The hon. Gentleman is doing his best to explain, but I have been looking at the statements which accompanied previous general grant orders and I have with me those for 1964 and 1962. Of course we studied those when this statement came out.
We now have the new expression, "reckonable expenditure". On previous occasions, the Government were able to agree with local authorities what the figure would be. We did not have to issue any statements saying that because of the economic situation and the growth rate not being what was postulated, we would have to make a cut of this kind. However, apparently having agreed the expenditure which the local authorities could expect, the Government have decided to cut it because of the economic crisis. That is perfectly clear, and it is quite different from the statements accompanying the 1964 and 1962 figures when the estimated expenditure was determined by both the Government and the local authorities and the figures then reached. By producing this figure of £3 million, the Government are positively misleading the House.
If a local authority finds or thinks that it must incur the full expenditure which it has estimated, it will have to obtain the extra from the ratepayers. This is why the ratepayers will find an additional burden, and the Minister of State more or less said this himself. He said that this grant was only a contribution by the Government, and he indicated that if a local authority had to spend more than was estimated the extra would not be covered by grant. That is why, although called a rate support grant, this grant, certainly in the coming year, will not give support to the rates.
This is yet another attempted swindle being perpetrated by the Government. Let us examine the reasons for this and for the economic crisis which the hon. Gentleman mentioned. The National Plan has been referred to. On 10th November last, in answer to a Question, the First Secretary of State said of the National Plan that developments had invalidated many of the assumptions and figures in the Plan. This was not altogether surprising.
What about what has been called the Scottish Plan? What about the White Paper on the Scottish Economy which came out in the January following the publication of the National Plan? We do not know whether the right hon. Gentleman still insists that the growth rate there is continuing as suggested. My own guess is that the growth rate, like that in the National Plan, has had to be abandoned for the moment.

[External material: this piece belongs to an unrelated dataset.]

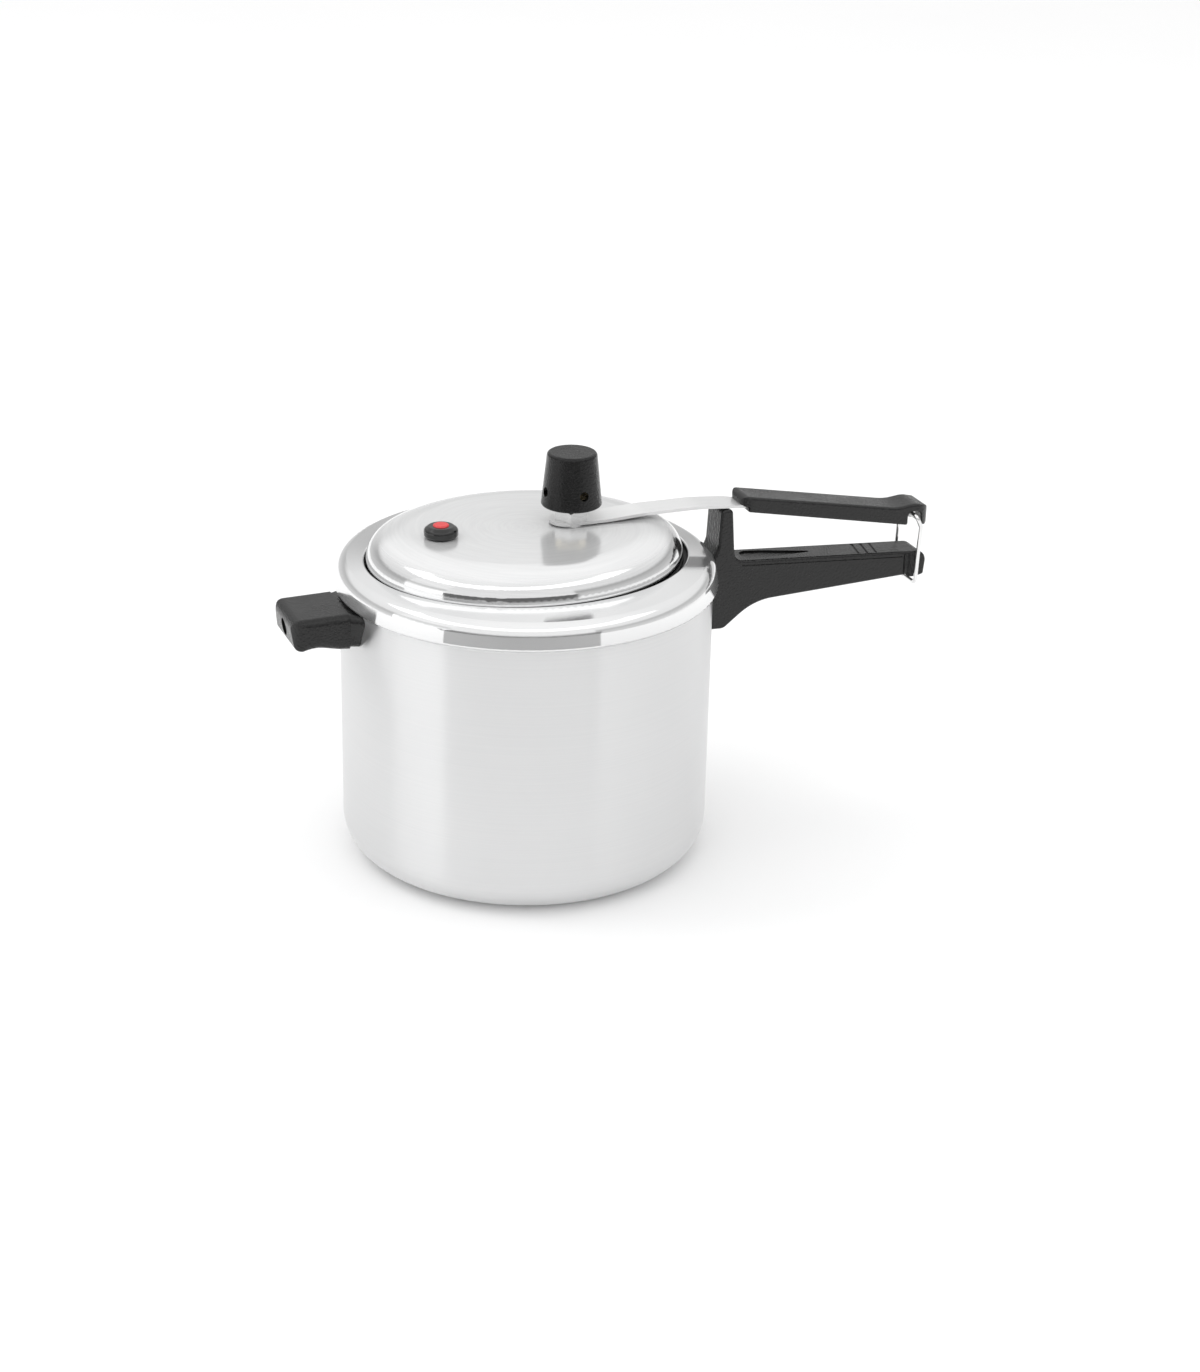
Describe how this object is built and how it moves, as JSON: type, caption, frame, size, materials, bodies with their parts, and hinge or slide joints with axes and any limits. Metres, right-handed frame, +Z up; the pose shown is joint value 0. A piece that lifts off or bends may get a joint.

In plain English, this means that it is the Government's mishandling of the economy which has caused this savage cut in the local authorities' expenditure and in their estimates. What has happened to the promises of early relief to rate-papers and the larger part of teachers' salaries being transferred from the rates to the Exchequer? Do these words ring in the ears of members of the Front Bench opposite? They are taken from the 1964 Labour Party election manifesto.
This Grant covers the expected remuneration of local government employees. We ask the Government: what about the pay award of 7 per cent. which many of these local government employees are awaiting? Have the estimates, even with the Government's reduction, included this award, and if so, for what period? Is it for the whole period starting in May, or for the period starting on 16th September, which would mean that the N.A.L.G.O. employees' salary award would be postponed for a further six months? On which basis have the Government worked out this grant?
If there is further postponement we have had little explanation so far of the reason, and the employees' side in the negotiations has stated that the Department for Economic Affairs indicated that it would prefer a settlement of this claim on the English pattern. That was why, it was claimed, the Scottish negotiations had to follow the English.
If this statement is correct, and we have no reason to doubt that the Department of Economic Affairs did indicate that it preferred that kind of settlement, then it was inevitable that the Scottish settlement would miss the date of 20th July. It appears that the English settlement was reached only a few days before that date and no one knew before then, when the statement was suddenly made by the Prime Minister, that this would be a watershed in pay awards.
In this and other matters the Government have completely ignored the interests of Scotland. It is not the system of government that is wrong, it is the way in which it is being operated by the present incumbents. I hope that the Minister who is to reply will tell us, first whether the Scottish award will be put into effect on 16th March as it should be, or whether it will be postponed, and secondly whether this has been included in the calculations on this Order.